The parties to a debt restructuring might try to structure it as a tax-free “recapitalization.” This only works if the borrower is a corporation. It will not spare the debtor from having to report any COD income, and it may only limit the amount of gain the lender must recognize as taxable income.
A recapitalization can take many forms, but it is generally described as a reshuffling of a corporation’s capital structure. Examples include an exchange of new debt instruments for old ones, or the issuance of corporate stock in exchange for the cancellation of an old debt instrument. As long as a transaction is motivated by business — as opposed to tax avoidance — concerns, many structures are acceptable. One exception is that a stockholder cannot convert its shares into debt and call it a recapitalization. (It will be viewed as an outright sale of the shares.) Another requirement is that the instruments being exchanged must either be corporate stock or “securities.” Although the definition is not precise, securities are generally understood to be obligations of a corporation to pay a certain sum of money.
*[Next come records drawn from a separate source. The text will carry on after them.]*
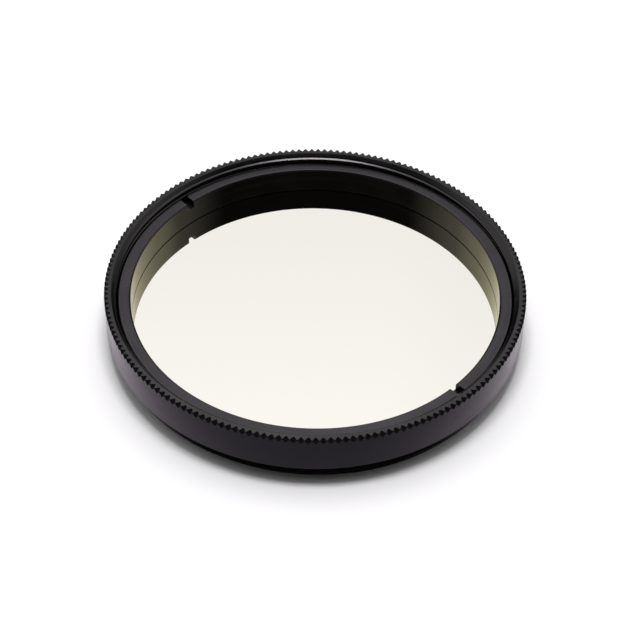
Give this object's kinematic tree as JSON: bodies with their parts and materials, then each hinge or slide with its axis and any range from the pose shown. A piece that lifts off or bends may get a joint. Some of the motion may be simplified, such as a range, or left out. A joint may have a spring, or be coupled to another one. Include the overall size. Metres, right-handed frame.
{
  "type": "optical bandpass filter",
  "caption": "Round mounted optical filter: black knurled cell with front and rear threads, a mirror-coated glass disc and a slotted retaining ring.",
  "frame": {"origin": "on the optical axis, at the end face of the male thread, which the filter lies on", "axes": "+Z along the optical axis, up towards the knurled rim"},
  "size_m": [0.05, 0.05, 0.0071],
  "materials": {
    "anodised_cell": "black anodised, fine turned satin",
    "coated_glass": "mirror-like dielectric coating",
    "anodised_ring": "black anodised, satin"
  },
  "bodies": {
    "root": {"filter_cell": "anodised_cell", "filter_glass": "coated_glass", "retaining_ring": "anodised_ring"}
  },
  "joints": []
}
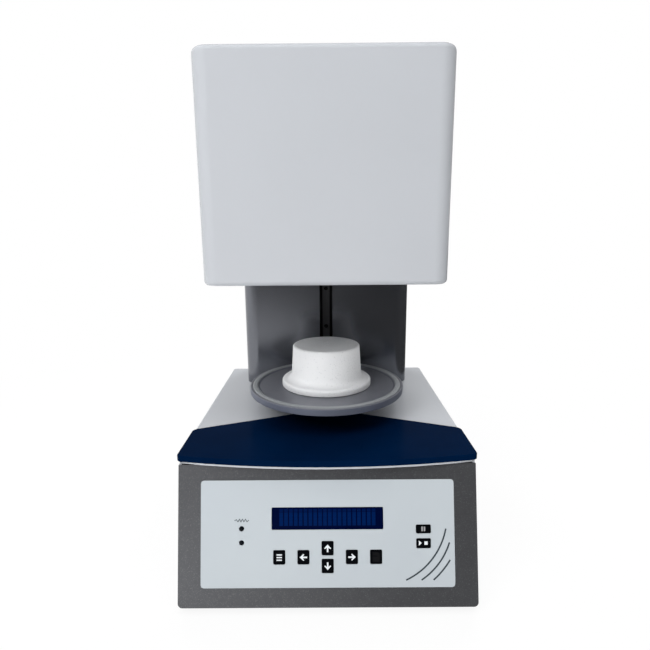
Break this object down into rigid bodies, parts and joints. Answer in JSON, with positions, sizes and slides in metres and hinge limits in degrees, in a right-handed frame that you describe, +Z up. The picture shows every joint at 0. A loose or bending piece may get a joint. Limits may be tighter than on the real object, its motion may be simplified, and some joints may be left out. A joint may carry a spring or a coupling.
{
  "type": "dental laboratory firing furnace",
  "caption": "Dental ceramic furnace: a screw-driven arm in a slotted column lifts a round table and its firing plug into a quartz-lined heated chamber in the head, above a sloped keypad base.",
  "frame": {"origin": "on the floor, under the middle of the whole box, from the front cover's lip to the tip of the rear hose port", "axes": "+Z up, -Y to the front with the keypad, +X to the right as seen from the front"},
  "size_m": [0.306, 0.3652, 0.5381],
  "materials": {
    "white_paint": "gloss powder coat",
    "navy_gloss": "deep gloss",
    "grey_metallic": "speckled metallic paint",
    "column_grey": "satin metallic paint",
    "label_film": "satin film",
    "display_blue": "clear gloss over a dark blue display",
    "key_black": "satin",
    "lamp_clear": "tinted gloss lens",
    "board_green": "solder mask",
    "black_plastic": "moulded",
    "steel": "zinc plated or machined",
    "dark_steel": "oiled",
    "aluminium": "machined",
    "table_grey": "satin grey anodised",
    "bronze": "machined",
    "copper": "drawn or wound copper",
    "rubber": "moulded",
    "silicone": "smooth light grey",
    "ceramic_fibre": "pressed fibre, matt white",
    "quartz": "clear",
    "heater_wire": "oxidised"
  },
  "bodies": {
    "furnace": {"base_housing": "white_paint", "base_plate": "steel", "chamber_can": "steel", "chamber_lid": "steel", "column_back": "column_grey", "column_cover": "column_grey", "column_frame": "dark_steel", "control_panel": "grey_metallic", "display_module": "black_plastic", "display_window": "display_blue", "foot_1": "rubber", "foot_2": "rubber", "foot_3": "rubber", "foot_4": "rubber", "front_cover": "navy_gloss", "guide_rail": "dark_steel", "head_cover": "white_paint", "head_floor": "steel", "heat_sink": "aluminium", "heating_coil": "heater_wire", "heating_lamp": "lamp_clear", "keypad_board": "board_green", "lift_motor": "dark_steel", "lower_bearing": "steel", "main_board": "board_green", "mains_inlet": "black_plastic", "muffle_collar": "ceramic_fibre", "muffle_insulation": "ceramic_fibre", "panel_label": "label_film", "pump_outlet": "black_plastic", "quartz_liner": "quartz", "rail_screw_1": "dark_steel", "rail_screw_2": "dark_steel", "rail_screw_3": "dark_steel", "switch_housing": "black_plastic", "thermocouple": "ceramic_fibre", "transformer_coil": "copper", "transformer_core": "dark_steel", "upper_bearing": "steel", "upper_insulation": "ceramic_fibre", "vacuum_lamp": "lamp_clear", "vacuum_line": "copper", "vacuum_port": "aluminium"},
    "lift": {"lift_arm": "dark_steel", "rail_carriage": "aluminium", "lift_nut": "bronze", "lift_table": "table_grey", "seal_ring": "silicone"},
    "plug": {"firing_plug": "ceramic_fibre"},
    "screw": {"lead_screw": "steel", "motor_coupling": "aluminium"},
    "rocker": {"switch_rocker": "black_plastic"},
    "key_text_cap": {"key_text": "key_black"},
    "key_left_cap": {"key_left": "key_black"},
    "key_up_cap": {"key_up": "key_black"},
    "key_down_cap": {"key_down": "key_black"},
    "key_right_cap": {"key_right": "key_black"},
    "key_enter_cap": {"key_enter": "key_black"},
    "key_pause_cap": {"key_pause": "key_black"},
    "key_start_cap": {"key_start": "key_black"}
  },
  "joints": [
    {"name": "table_lift", "type": "slide", "parent": "furnace", "child": "lift", "axis": [0, 0, 1], "range_m": [0, 0.135]},
    {"name": "plug_lift_off", "type": "slide", "parent": "lift", "child": "plug", "axis": [0, 0, 1], "range_m": [0, 0.012]},
    {"name": "screw_spin", "type": "hinge", "parent": "furnace", "child": "screw", "pos_m": [0.03, 0.09375, 0.2], "axis": [0, 0, 1], "range_deg": [-6080, 10]},
    {"name": "rocker_tilt", "type": "hinge", "parent": "furnace", "child": "rocker", "pos_m": [-0.066, 0.15585, 0.045], "axis": [1, 0, 0], "range_deg": [0, 16]},
    {"name": "key_text_press", "type": "slide", "parent": "furnace", "child": "key_text_cap", "axis": [0, 0.969, -0.247], "range_m": [0, 0.0004], "stiffness_N_per_m": 2500},
    {"name": "key_left_press", "type": "slide", "parent": "furnace", "child": "key_left_cap", "axis": [0, 0.969, -0.247], "range_m": [0, 0.0004], "stiffness_N_per_m": 2500},
    {"name": "key_up_press", "type": "slide", "parent": "furnace", "child": "key_up_cap", "axis": [0, 0.969, -0.247], "range_m": [0, 0.0004], "stiffness_N_per_m": 2500},
    {"name": "key_down_press", "type": "slide", "parent": "furnace", "child": "key_down_cap", "axis": [0, 0.969, -0.247], "range_m": [0, 0.0004], "stiffness_N_per_m": 2500},
    {"name": "key_right_press", "type": "slide", "parent": "furnace", "child": "key_right_cap", "axis": [0, 0.969, -0.247], "range_m": [0, 0.0004], "stiffness_N_per_m": 2500},
    {"name": "key_enter_press", "type": "slide", "parent": "furnace", "child": "key_enter_cap", "axis": [0, 0.969, -0.247], "range_m": [0, 0.0004], "stiffness_N_per_m": 2500},
    {"name": "key_pause_press", "type": "slide", "parent": "furnace", "child": "key_pause_cap", "axis": [0, 0.969, -0.247], "range_m": [0, 0.0004], "stiffness_N_per_m": 2500},
    {"name": "key_start_press", "type": "slide", "parent": "furnace", "child": "key_start_cap", "axis": [0, 0.969, -0.247], "range_m": [0, 0.0004], "stiffness_N_per_m": 2500}
  ],
  "couplings": [
    {"joint": "screw_spin", "follows": "table_lift", "rad_per_m": -785.4}
  ]
}
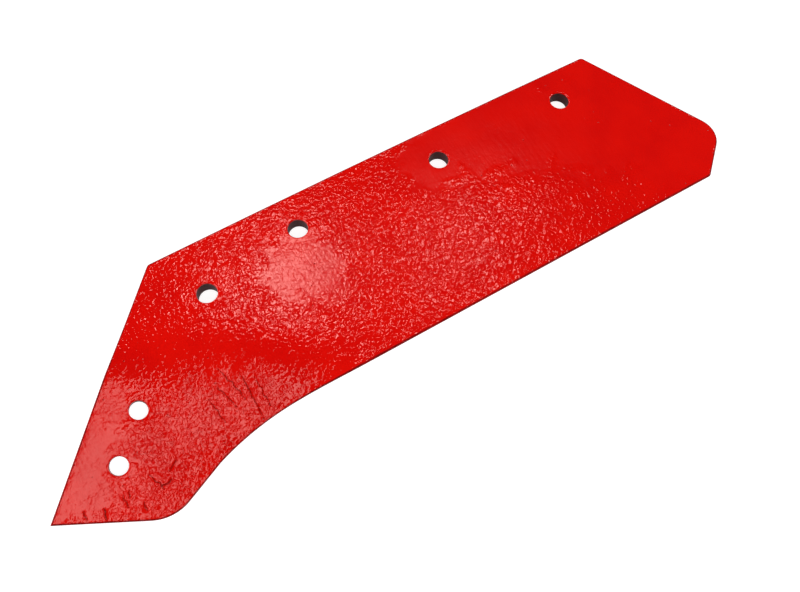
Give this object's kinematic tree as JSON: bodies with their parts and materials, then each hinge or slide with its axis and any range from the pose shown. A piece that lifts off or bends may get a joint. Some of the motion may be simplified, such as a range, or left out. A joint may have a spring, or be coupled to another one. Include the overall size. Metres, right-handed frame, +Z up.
{
  "type": "plough share",
  "caption": "Right-hand plough share: a flat steel blade with a straight bevelled cutting edge and a twisted nose, bolted along its upper edge, with bolt holes for a point in the nose.",
  "frame": {"origin": "middle of the bolt hole nearest the landside, on its axis and half way through the blade", "axes": "the share lies on the ground on its nose and its mouldboard edge, with the rear face up: +X along the cutting edge to the heel, +Y level from the cutting edge to the mouldboard edge, +Z straight up; the blade slopes 12.8 degrees down toward +Y"},
  "size_m": [0.4867, 0.1427, 0.0375],
  "materials": {
    "paint": "gloss"
  },
  "bodies": {
    "root": {"share_plate": "paint"}
  },
  "joints": []
}
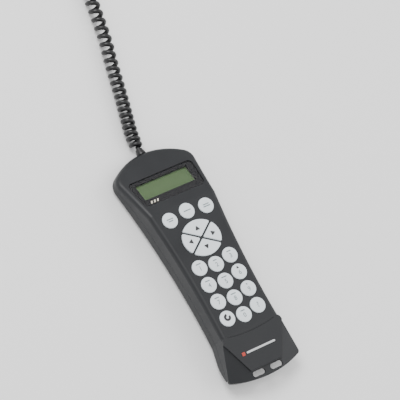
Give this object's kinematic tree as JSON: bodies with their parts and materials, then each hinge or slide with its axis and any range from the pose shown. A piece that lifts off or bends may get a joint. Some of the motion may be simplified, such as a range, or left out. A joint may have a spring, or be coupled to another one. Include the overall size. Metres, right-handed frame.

Generally a debt must have a term of at least five years to be considered a security, but other terms of the instrument are important as well.
A debtor reaps no benefit from structuring an exchange as a tax-free recapitalization; it can only benefit the lenders. Lenders who would otherwise have to report a gain from the restructuring might find such a structure appealing.
A lender has taxable gain in a tax-free recapitalization only to the extent it receives “boot” in the transaction. “Boot” is consideration other than common stock, some forms of preferred stock, and securities. An example of boot is cash.